» **Collected material**:
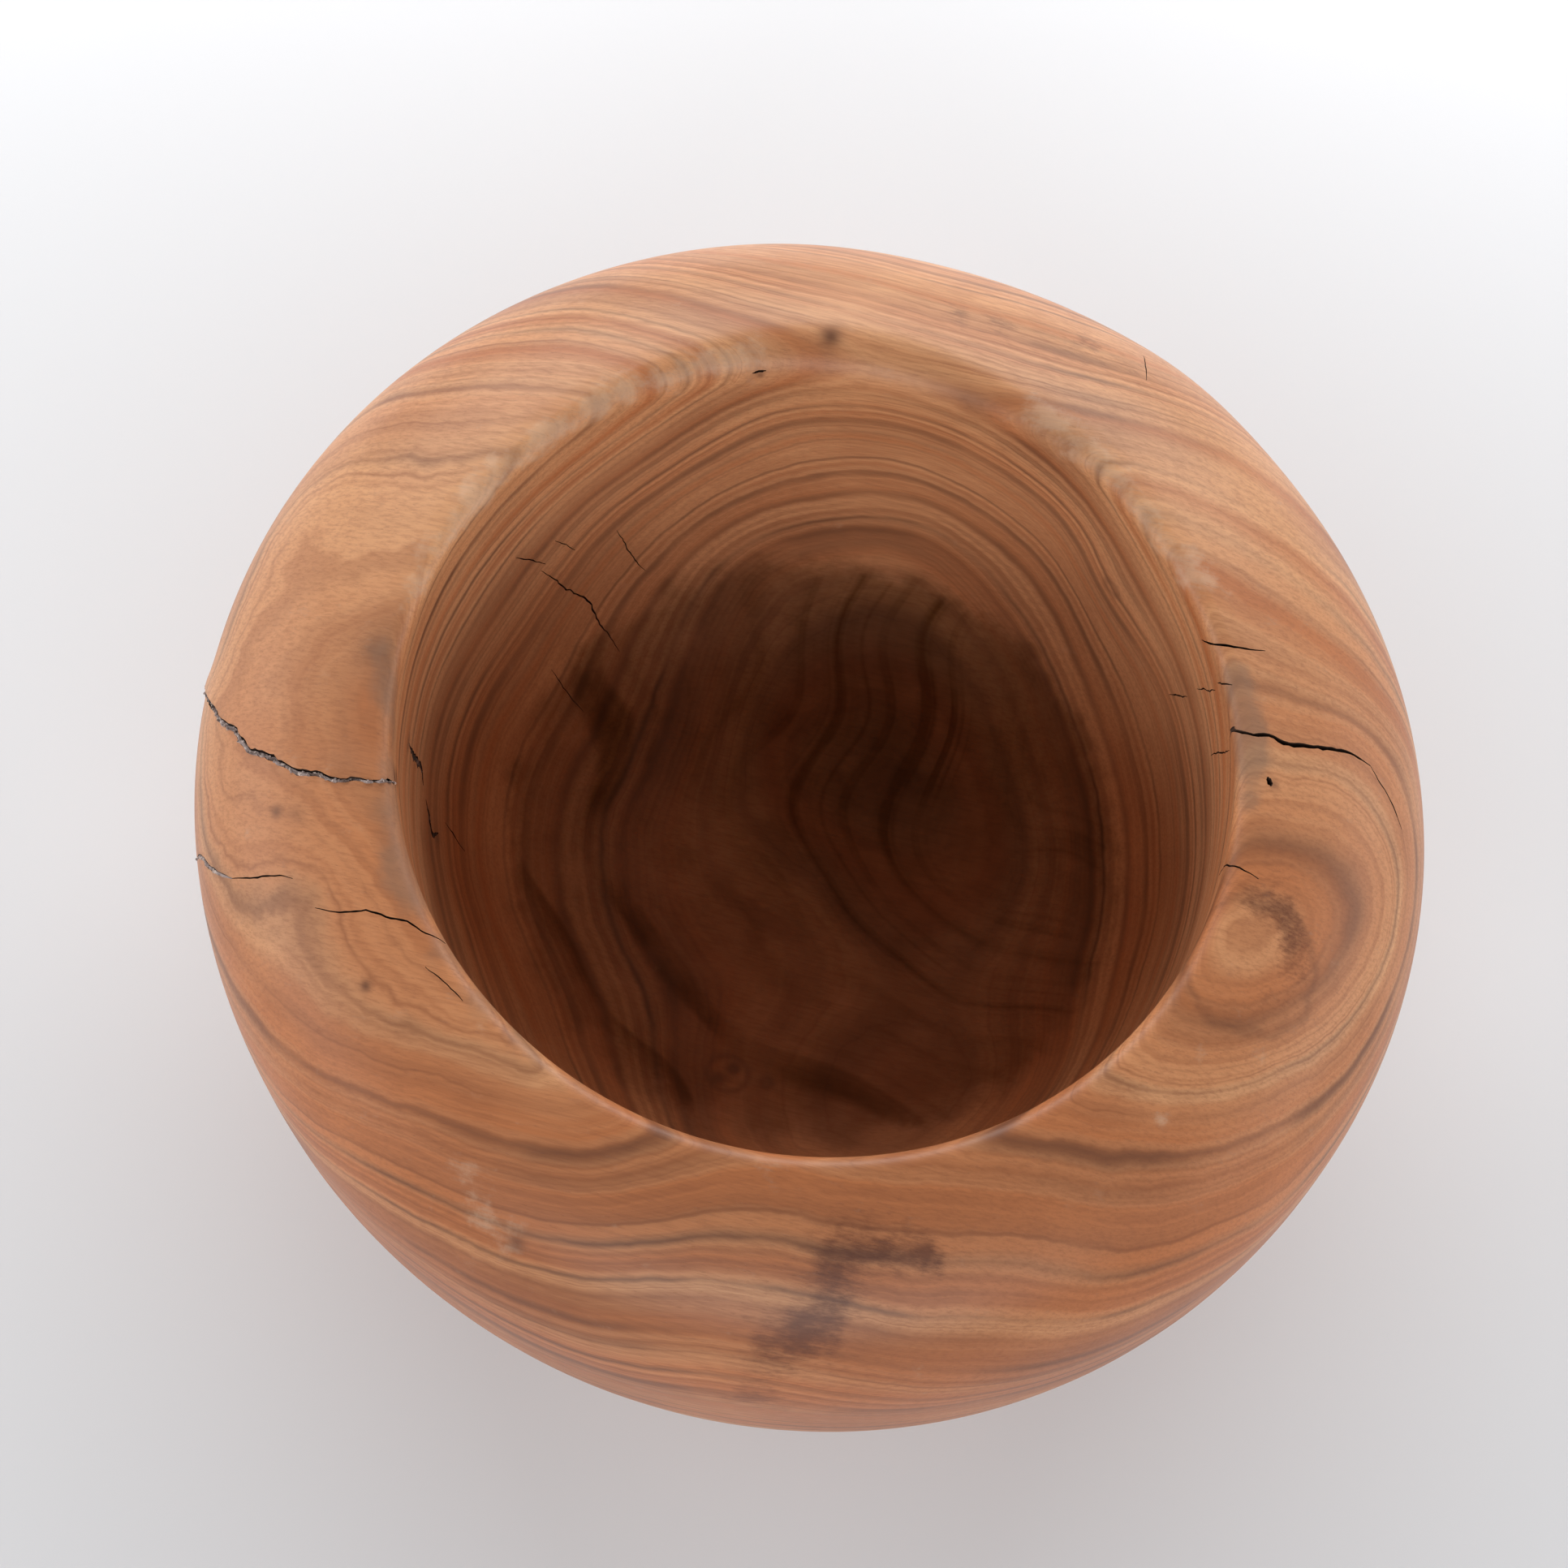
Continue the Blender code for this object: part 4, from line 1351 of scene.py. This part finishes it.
# %% Filler materials
DUST_LOW = (0.11, 0.07, 0.058, 1.0)
DUST_GREY = (0.36, 0.28, 0.26, 1.0)
DUST_PALE = (0.66, 0.54, 0.48, 1.0)
PITCH_LOW = (0.02, 0.012, 0.009, 1.0)
PITCH_BROWN = (0.07, 0.038, 0.026, 1.0)
PITCH_PALE = (0.20, 0.13, 0.10, 1.0)
DUST_ROUGHNESS = 0.82
PITCH_ROUGHNESS = 0.6
SPECK_START = (9.0, 4.0, 2.0)
FILLER_BUMP = 0.4
FILLER_BUMP_DEPTH = 0.05


def paint_filler(material, low, middle, pale, roughness):
    tree = material.node_tree
    shader = tree.nodes["Principled BSDF"]
    place = object_place(tree)
    clumps = ramp(tree, noise(tree, place, 0.55, 3.0, 0.6), 0.38, 0.58)
    specks = ramp(tree, noise(tree, vec(tree, "ADD", place, SPECK_START), 1.6, 2.0), 0.54, 0.68)
    colour = mix(tree, specks, mix(tree, clumps, low, middle), pale)
    tree.links.new(colour, shader.inputs["Base Color"])
    shader.inputs["Roughness"].default_value = roughness
    grain = noise(tree, place, 5.0, 3.0, 0.6)
    settings = {"Strength": FILLER_BUMP, "Distance": FILLER_BUMP_DEPTH * MM, "Height": grain}
    bump = wire(tree, "ShaderNodeBump", settings, out="Normal")
    tree.links.new(bump, shader.inputs["Normal"])


dust = new_material("glue_and_dust")
pitch = new_material("dark_glue")
paint_filler(dust, DUST_LOW, DUST_GREY, DUST_PALE, DUST_ROUGHNESS)
paint_filler(pitch, PITCH_LOW, PITCH_BROWN, PITCH_PALE, PITCH_ROUGHNESS)
print("filler materials:", dust.name, pitch.name)

# %% Press the filler in
# Each filler: its crack, its height against the skin, its lumps, crumbs, material and slot
FILLERS = {
    "rim_crack_filler": ("rim_crack", 0.0, 0.36, 3.5, dust, "grey_filler"),
    "flank_crack_filler": ("flank_crack", 0.0, 0.32, 3.0, dust, "grey_filler"),
    "wall_crack_filler_upper": ("upper_wall_crack", -0.08, 0.22, 0.8, pitch, "dark_filler"),
    "wall_crack_filler_lower": ("lower_wall_crack", -0.08, 0.20, 0.8, pitch, "dark_filler"),
}
FILLER_DEPTH = 1.5
FIRST_SEED = 5
for number, (node, (crack, proud, lump, crumbs, material, slot)) in enumerate(FILLERS.items()):
    bed = filler_bed(node, crack_rings[crack], proud, FILLER_DEPTH)
    settings = {"Lump Height": lump, "Crumbs": crumbs, "Seed": FIRST_SEED + number, "Material": material}
    piece = plain_mesh(node, filler, settings, start=bed)
    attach(piece, "root")
    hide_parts(node)
    print(node, "faces:", len(piece.data.polygons))

# %% [markdown]
# ## Floor and light
#
# The bowl stands on a sheet of white paper inside a light tent. The paper is one large square, far
# bigger than the picture, so no edge of it shows. Soft panels stand round the bowl: a strong one
# behind it, weaker ones at the sides and a low one in front that reaches into the hollow. One more
# panel hangs over the paper behind the bowl and faces straight down, so the paper brightens
# towards the far edge without lighting the bowl. The air of the tent adds a little light from
# everywhere.

# %% The paper floor
FLOOR_HALF = 3.0
PAPER = (0.80, 0.81, 0.832, 1.0)
PAPER_ROUGHNESS = 0.9


def make_floor():
    corners = [(-1, -1), (1, -1), (1, 1), (-1, 1)]
    mesh = bpy.data.meshes.new("paper_floor")
    mesh.from_pydata([(x * FLOOR_HALF, y * FLOOR_HALF, 0.0) for x, y in corners], [], [(0, 1, 2, 3)])
    item = bpy.data.objects.new("paper_floor", mesh)
    bpy.context.scene.collection.objects.link(item)
    paper = new_material("paper")
    shader = paper.node_tree.nodes["Principled BSDF"]
    shader.inputs["Base Color"].default_value = PAPER
    shader.inputs["Roughness"].default_value = PAPER_ROUGHNESS
    mesh.materials.append(paper)
    return item


make_floor()
print("paper floor, metres across:", 2 * FLOOR_HALF)

# %% The soft panels
# Each panel: azimuth, elevation, distance (m), size (m) and power (W), aimed at the bowl
PANELS = {
    "back_panel": (90, 27, 0.72, (1.1, 0.28), 5.7),
    "left_panel": (180, 16, 0.75, (0.9, 0.28), 2.4),
    "right_panel": (0, 16, 0.75, (0.9, 0.28), 2.0),
    "front_panel": (-90, 28, 0.8, (0.9, 0.3), 3.9),
}
AIM_HEIGHT = 0.06
FAR_PANEL_PLACE = (0.0, 0.44, 0.24)
FAR_PANEL_SIZE = (1.2, 0.25)
FAR_PANEL_POWER = 2.1
FAR_PANEL_SPREAD = 120.0
AIR_LIGHT = 0.13


def soft_panel(name, place, size, power, facing):
    """A soft area light. A panel shines along its own -Z, so its Z points away from its target."""
    data = bpy.data.lights.new(name, "AREA")
    data.shape = "RECTANGLE"
    data.size, data.size_y = size
    data.energy = power
    item = bpy.data.objects.new(name, data)
    bpy.context.scene.collection.objects.link(item)
    item.location = place
    item.rotation_euler = facing.to_track_quat("Z", "Y").to_euler()
    return item


for name, (azimuth, elevation, distance, size, power) in PANELS.items():
    turn = math.radians(azimuth)
    rise = math.radians(elevation)
    towards = Vector((math.cos(turn) * math.cos(rise), math.sin(turn) * math.cos(rise), math.sin(rise)))
    soft_panel(name, towards * distance + Vector((0.0, 0.0, AIM_HEIGHT)), size, power, towards)
straight_down = Vector((0.0, 0.0, 1.0))
far_panel = soft_panel("far_panel", FAR_PANEL_PLACE, FAR_PANEL_SIZE, FAR_PANEL_POWER, straight_down)
far_panel.data.spread = math.radians(FAR_PANEL_SPREAD)
world = bpy.data.worlds.new("tent_air")
world.use_nodes = True
air = world.node_tree.nodes["Background"]
air.inputs["Color"].default_value = (1.0, 1.0, 1.0, 1.0)
air.inputs["Strength"].default_value = AIR_LIGHT
bpy.context.scene.world = world
bpy.context.scene.view_settings.view_transform = "Standard"
print("panels:", len(PANELS) + 1, "total watts:", sum(v[4] for v in PANELS.values()) + FAR_PANEL_POWER)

» **Goal**:
Go through the listing and print each line exactly as it appears.

» **The solution**:
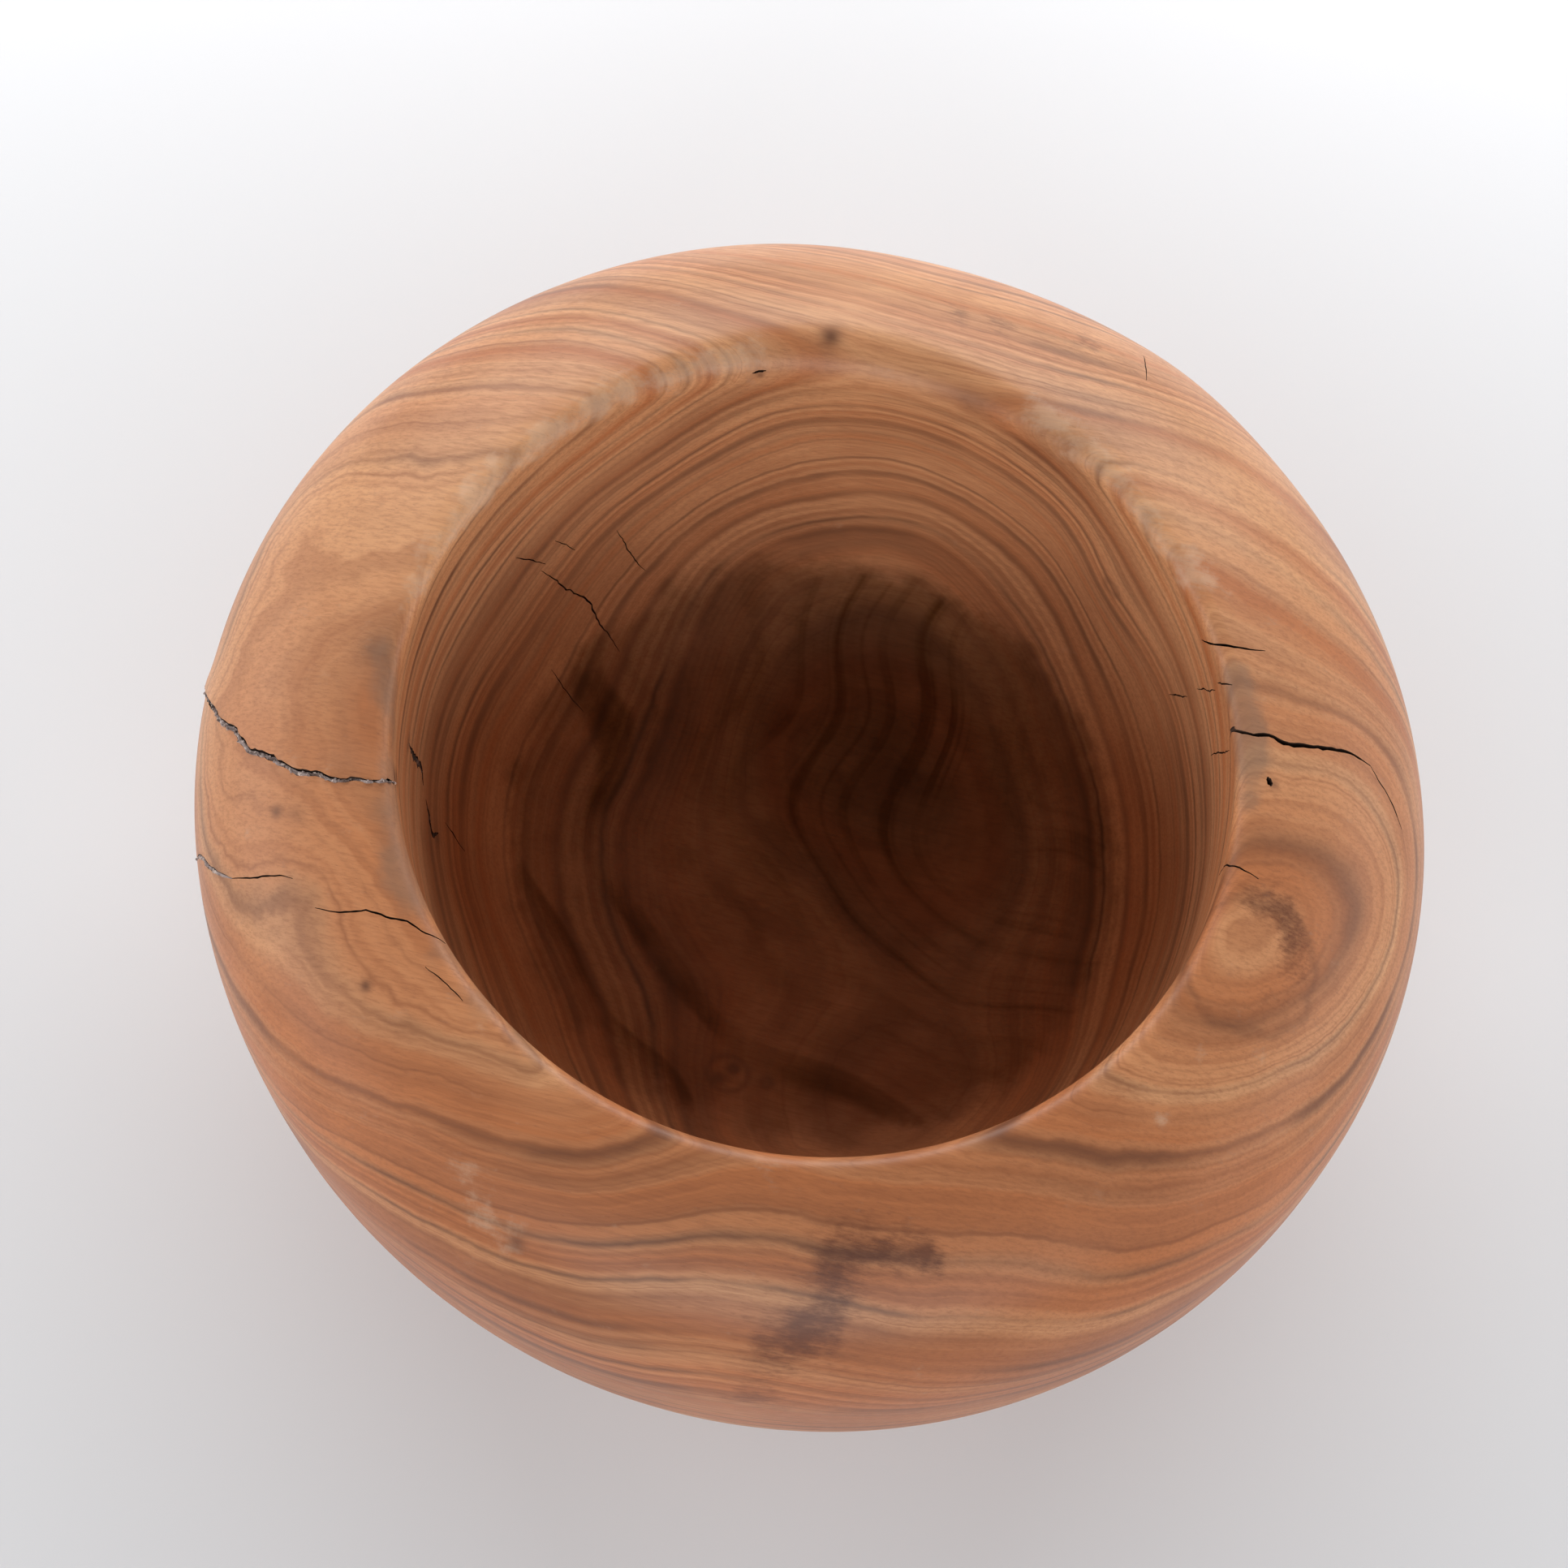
Continue the Blender code for this object: part 4, from line 1351 of scene.py. This part finishes it.
# %% Filler materials
DUST_LOW = (0.11, 0.07, 0.058, 1.0)
DUST_GREY = (0.36, 0.28, 0.26, 1.0)
DUST_PALE = (0.66, 0.54, 0.48, 1.0)
PITCH_LOW = (0.02, 0.012, 0.009, 1.0)
PITCH_BROWN = (0.07, 0.038, 0.026, 1.0)
PITCH_PALE = (0.20, 0.13, 0.10, 1.0)
DUST_ROUGHNESS = 0.82
PITCH_ROUGHNESS = 0.6
SPECK_START = (9.0, 4.0, 2.0)
FILLER_BUMP = 0.4
FILLER_BUMP_DEPTH = 0.05


def paint_filler(material, low, middle, pale, roughness):
    tree = material.node_tree
    shader = tree.nodes["Principled BSDF"]
    place = object_place(tree)
    clumps = ramp(tree, noise(tree, place, 0.55, 3.0, 0.6), 0.38, 0.58)
    specks = ramp(tree, noise(tree, vec(tree, "ADD", place, SPECK_START), 1.6, 2.0), 0.54, 0.68)
    colour = mix(tree, specks, mix(tree, clumps, low, middle), pale)
    tree.links.new(colour, shader.inputs["Base Color"])
    shader.inputs["Roughness"].default_value = roughness
    grain = noise(tree, place, 5.0, 3.0, 0.6)
    settings = {"Strength": FILLER_BUMP, "Distance": FILLER_BUMP_DEPTH * MM, "Height": grain}
    bump = wire(tree, "ShaderNodeBump", settings, out="Normal")
    tree.links.new(bump, shader.inputs["Normal"])


dust = new_material("glue_and_dust")
pitch = new_material("dark_glue")
paint_filler(dust, DUST_LOW, DUST_GREY, DUST_PALE, DUST_ROUGHNESS)
paint_filler(pitch, PITCH_LOW, PITCH_BROWN, PITCH_PALE, PITCH_ROUGHNESS)
print("filler materials:", dust.name, pitch.name)

# %% Press the filler in
# Each filler: its crack, its height against the skin, its lumps, crumbs, material and slot
FILLERS = {
    "rim_crack_filler": ("rim_crack", 0.0, 0.36, 3.5, dust, "grey_filler"),
    "flank_crack_filler": ("flank_crack", 0.0, 0.32, 3.0, dust, "grey_filler"),
    "wall_crack_filler_upper": ("upper_wall_crack", -0.08, 0.22, 0.8, pitch, "dark_filler"),
    "wall_crack_filler_lower": ("lower_wall_crack", -0.08, 0.20, 0.8, pitch, "dark_filler"),
}
FILLER_DEPTH = 1.5
FIRST_SEED = 5
for number, (node, (crack, proud, lump, crumbs, material, slot)) in enumerate(FILLERS.items()):
    bed = filler_bed(node, crack_rings[crack], proud, FILLER_DEPTH)
    settings = {"Lump Height": lump, "Crumbs": crumbs, "Seed": FIRST_SEED + number, "Material": material}
    piece = plain_mesh(node, filler, settings, start=bed)
    attach(piece, "root")
    hide_parts(node)
    print(node, "faces:", len(piece.data.polygons))

# %% [markdown]
# ## Floor and light
#
# The bowl stands on a sheet of white paper inside a light tent. The paper is one large square, far
# bigger than the picture, so no edge of it shows. Soft panels stand round the bowl: a strong one
# behind it, weaker ones at the sides and a low one in front that reaches into the hollow. One more
# panel hangs over the paper behind the bowl and faces straight down, so the paper brightens
# towards the far edge without lighting the bowl. The air of the tent adds a little light from
# everywhere.

# %% The paper floor
FLOOR_HALF = 3.0
PAPER = (0.80, 0.81, 0.832, 1.0)
PAPER_ROUGHNESS = 0.9


def make_floor():
    corners = [(-1, -1), (1, -1), (1, 1), (-1, 1)]
    mesh = bpy.data.meshes.new("paper_floor")
    mesh.from_pydata([(x * FLOOR_HALF, y * FLOOR_HALF, 0.0) for x, y in corners], [], [(0, 1, 2, 3)])
    item = bpy.data.objects.new("paper_floor", mesh)
    bpy.context.scene.collection.objects.link(item)
    paper = new_material("paper")
    shader = paper.node_tree.nodes["Principled BSDF"]
    shader.inputs["Base Color"].default_value = PAPER
    shader.inputs["Roughness"].default_value = PAPER_ROUGHNESS
    mesh.materials.append(paper)
    return item


make_floor()
print("paper floor, metres across:", 2 * FLOOR_HALF)

# %% The soft panels
# Each panel: azimuth, elevation, distance (m), size (m) and power (W), aimed at the bowl
PANELS = {
    "back_panel": (90, 27, 0.72, (1.1, 0.28), 5.7),
    "left_panel": (180, 16, 0.75, (0.9, 0.28), 2.4),
    "right_panel": (0, 16, 0.75, (0.9, 0.28), 2.0),
    "front_panel": (-90, 28, 0.8, (0.9, 0.3), 3.9),
}
AIM_HEIGHT = 0.06
FAR_PANEL_PLACE = (0.0, 0.44, 0.24)
FAR_PANEL_SIZE = (1.2, 0.25)
FAR_PANEL_POWER = 2.1
FAR_PANEL_SPREAD = 120.0
AIR_LIGHT = 0.13


def soft_panel(name, place, size, power, facing):
    """A soft area light. A panel shines along its own -Z, so its Z points away from its target."""
    data = bpy.data.lights.new(name, "AREA")
    data.shape = "RECTANGLE"
    data.size, data.size_y = size
    data.energy = power
    item = bpy.data.objects.new(name, data)
    bpy.context.scene.collection.objects.link(item)
    item.location = place
    item.rotation_euler = facing.to_track_quat("Z", "Y").to_euler()
    return item


for name, (azimuth, elevation, distance, size, power) in PANELS.items():
    turn = math.radians(azimuth)
    rise = math.radians(elevation)
    towards = Vector((math.cos(turn) * math.cos(rise), math.sin(turn) * math.cos(rise), math.sin(rise)))
    soft_panel(name, towards * distance + Vector((0.0, 0.0, AIM_HEIGHT)), size, power, towards)
straight_down = Vector((0.0, 0.0, 1.0))
far_panel = soft_panel("far_panel", FAR_PANEL_PLACE, FAR_PANEL_SIZE, FAR_PANEL_POWER, straight_down)
far_panel.data.spread = math.radians(FAR_PANEL_SPREAD)
world = bpy.data.worlds.new("tent_air")
world.use_nodes = True
air = world.node_tree.nodes["Background"]
air.inputs["Color"].default_value = (1.0, 1.0, 1.0, 1.0)
air.inputs["Strength"].default_value = AIR_LIGHT
bpy.context.scene.world = world
bpy.context.scene.view_settings.view_transform = "Standard"
print("panels:", len(PANELS) + 1, "total watts:", sum(v[4] for v in PANELS.values()) + FAR_PANEL_POWER)